Not least of Alleyn’s expenditure was on the writing and use of manuscripts. He often lists the full costs of having various documents copied, engrossed and enrolled in Chancery and elsewhere, with prices ranging from 8 to 12 pence per page, as well as what he has paid for a ream of paper (4s 4d on one occasion). He also refers to the ‘fayer copies’ that he is having made (adding yet one more example of the contemporary use of the term, as distinct from ‘foul papers’). Alleyn’s friendship and compassion stretched beyond his former theatrical colleagues, for he names at least one scrivener, ‘Bowlton’, who has been incarcerated for debt in the Marshalsea prison and has appealed to Alleyn for relief. Alleyn eases Bowlton’s ‘great povertye’ by sending him 10s (MSS-9/031r).

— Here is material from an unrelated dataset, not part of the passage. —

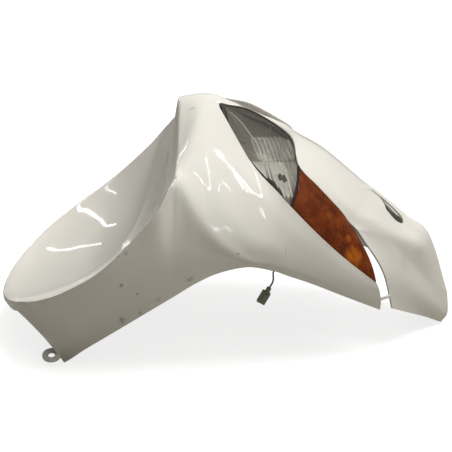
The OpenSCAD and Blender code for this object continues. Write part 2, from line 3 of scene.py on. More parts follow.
import bpy
import numpy as np
from bpy.props import FloatProperty, FloatVectorProperty, PointerProperty
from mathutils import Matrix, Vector


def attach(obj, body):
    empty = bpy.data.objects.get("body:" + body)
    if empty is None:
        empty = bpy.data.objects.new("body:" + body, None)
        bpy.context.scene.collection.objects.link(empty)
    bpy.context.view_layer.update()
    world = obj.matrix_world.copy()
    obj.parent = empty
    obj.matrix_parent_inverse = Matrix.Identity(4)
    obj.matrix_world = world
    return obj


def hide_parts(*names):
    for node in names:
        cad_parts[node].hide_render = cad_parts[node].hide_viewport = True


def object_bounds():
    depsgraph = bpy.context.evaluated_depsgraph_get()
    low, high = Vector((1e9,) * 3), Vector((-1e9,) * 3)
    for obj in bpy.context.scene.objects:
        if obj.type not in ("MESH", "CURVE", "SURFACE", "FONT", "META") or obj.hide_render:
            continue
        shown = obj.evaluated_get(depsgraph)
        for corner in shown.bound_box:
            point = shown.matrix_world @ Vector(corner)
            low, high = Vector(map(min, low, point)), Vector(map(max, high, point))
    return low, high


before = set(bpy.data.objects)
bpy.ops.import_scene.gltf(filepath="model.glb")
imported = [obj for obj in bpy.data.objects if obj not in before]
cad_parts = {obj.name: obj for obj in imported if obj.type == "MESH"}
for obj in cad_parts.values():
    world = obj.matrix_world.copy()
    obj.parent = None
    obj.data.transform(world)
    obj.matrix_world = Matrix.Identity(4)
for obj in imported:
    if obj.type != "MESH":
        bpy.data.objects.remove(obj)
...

Alleyn apparently wielded considerable influence not only over those who broke laws but those who made and enforced them. He notes on a number of occasions that he dined with Privy Councillors and their clerks before, as well as after, they ruled on his own cases in the Star Chamber, as on October 31, 1617 when he ‘went to London to ye Lord Treasurers, supper att youngs ordinary [pub] with ye starr chamber men’ (MSS-9/003v). Alleyn also admits to manipulating the legal system in more minor ways, for example by giving 5s to a bailiff on December 19, 1617 ‘in gratuitie for keeping me off Juries’ (MSS-9/005v).
In fact, the Diary suggests that Alleyn possessed the sort of prestige and stature that ambassadors, clerics, and government officials recognised and, perhaps, sought to share. At the very least, he was a popular companion or guest, whether of the Mayor of London or the notorious Spanish Ambassador, Count Gondomar. Alleyn records his acquisition of books, on theology, witchcraft and languages, for example, and paintings, of Plantagenet kings, as well as his visits to the collections of others, including Thomas Howard, Earl of Arundel, who on April 17, 1618 showed Alleyn ‘all His statues & picktures that came from Italy’ (MSS-9/013r).

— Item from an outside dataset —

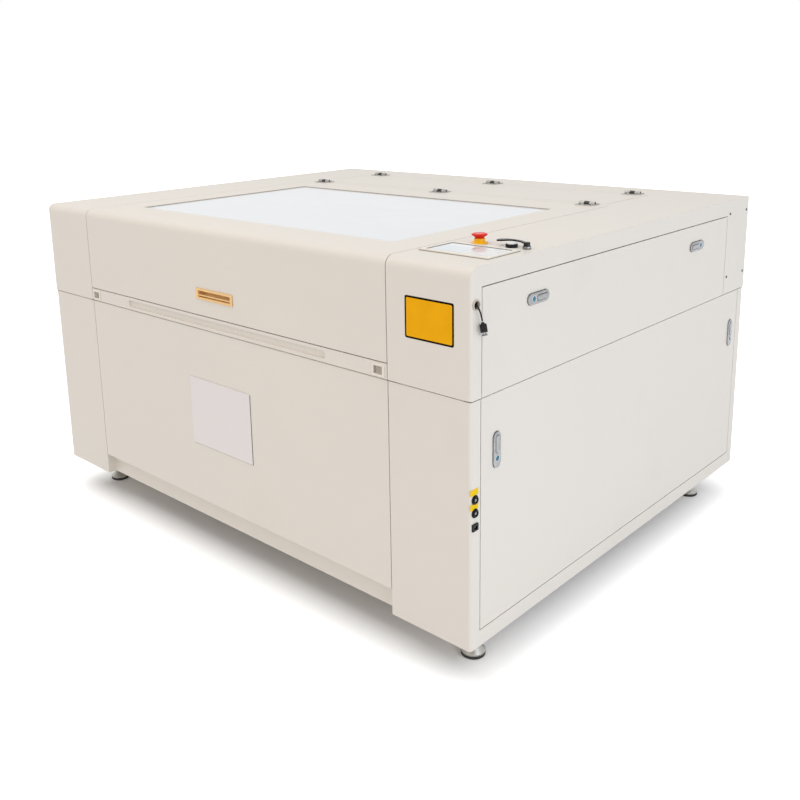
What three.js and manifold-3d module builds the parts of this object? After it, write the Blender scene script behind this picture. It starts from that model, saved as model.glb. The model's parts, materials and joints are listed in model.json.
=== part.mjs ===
// A large-format laser engraving cabinet, in millimetres, +Z up, front towards -Y.
// The origin is on the floor, under the middle of the cabinet.
import * as THREE from 'three';
import { mergeVertices } from 'three/addons/utils/BufferGeometryUtils.js';
import Module from 'manifold-3d';

const wasm = await Module();
wasm.setup();

// Whole cabinet
const housingWidth = 1840;
const housingDepth = 1500;
const footHeight = 108;
const baseHeight = 622;
const seamGap = 3;
const upperHeight = 303;
const baseInset = 2;
const sheet = 2.5;
const cornerRadius = 8;
const frontRollRadius = 26;
const columnWidth = 250;
const panelGap = 2.5;
const columnReturnDepth = 60;

// Clearances
const seatGap = 0.3;
const runningGap = 0.3;
const overrun = 20;
const weldTolerance = 0.001;

// Lower cabinet
const kickSetback = 28;
const doorBottomRise = 70;
const kickLap = 22;
const partitionInset = 230;
const deckRise = 419;
const deckSetback = 46;
const ledgeWidth = 220;
const doorLeafDepth = 20;
const partitionHoleRadius = 45;
const partitionHoleSetback = 450;
const partitionHoleRise = 200;
const exhaustRadius = 75;
const exhaustX = -300;
const exhaustDrop = 100;
const exhaustCollarLength = 40;

// Side doors on the right
const sideDoorFrontInset = 40;
const sideDoorReturn = 26;
const lowerDoorRearInset = 47;
const lowerDoorRise = 44;
const upperDoorRearInset = 170;
const upperDoorTopDrop = 49;
const doorPinRadius = 4;
const doorPinInset = 6;
const doorPinReach = 8;

// Feet
const footInsetX = 94;
const footInsetY = 134;
const footRadius = 31.5;
const footRimHeight = 17;
const footNeckRadius = 14;
const footNeckHeight = 34;
const footStemRadius = 9;
const footNutRadius = 17;
const footNutHeight = 14;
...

Alleyn’s other invitations, either in his official capacity as the master of blood sports or as a private individual, were to even more prestigious places, ranging from the Bishop of Westminster’s palace in the Clink to Greenwich and Whitehall Palaces and other residences of King James I. On July 13, 1618, Alleyn rode ‘to wansted wher ye markques off buckinghame [George Villiers, the King’s favourite] vndertooke ye Kings hand’ for him on the letters patent for Dulwich College (MSS-9/018r). Alleyn still had to negotiate the College’s tax status with Sir Francis Bacon, the Lord Chancellor, but finally on May 27, 1619, Alleyn reported that he ‘rode to grenewich & gott ye King’s Hand’ (MSS-9/032v). Bacon’s signature as a Dulwich College Governor on the Foundation Deed, Muniment 584 (mun-3/584/01r), and his frequent presence in the Diary on less formal occasions testify to Alleyn’s ability to maintain personal friendships with some of the King’s most trusted officials.
The Diary was also a place for Alleyn to record those remarkable historical events to which he had a personal, and familiar, connection, as on January 12, 1619 when Whitehall Palace burned down (MSS-9/027v); he had often performed in its Banqueting Hall. On March 1, 1619, he tersely writes in the margin, ‘4 in ye morning q. Ann died’ (MSS-9/029r); on 6 April, he explains: ‘[I went] with my wife to somersett Howse to see ye Hearse of Queen Anne’ (MSS-9/031v). In the page illustrated here, he carefully states on May 13: ‘memorandum; the quens funeral was this day, after diner my wife & I went to see itt’. Given Alleyn’s role as actor-manager of the Queen’s Men, and his frequent performances at court over the years in front of Anne, this would have been a poignant day for him. But also apparent here is Alleyn’s sense that his Diary was a witness to history.
Numerous other notable figures come to life in the pages of Alleyn’s Diary, including John Taylor the Water Poet, Sir Robert Sidney, brother of Sir Philip Sidney, and John Donne, whom Alleyn heard preach in Camberwell on three occasions. Alleyn also records going to dinner on September 4, 1622 with a group of friends including Donne’s ‘dafter’, that is, his daughter Constance (MSS-9/061r). About a year later, and five months after the death of Joan, Alleyn married Constance, who was nearly forty years his junior. Donne’s apparent refusal to pay Constance’s dowry, called by Alleyn in a draft letter to Donne an ‘vnkind vnexspeckted and vndeserved denial of yt common curtesie afforded to a frend’ (MSS-3/102/01v), caused a breach between Alleyn and Donne. Even such breaches allow us to connect the world of the early modern theatre with the world outside it, bringing both of them into vivid focus. With its minutiae and richness of detail, The Diary of Edward Alleyn is a remarkable bridge between and testament to those worlds.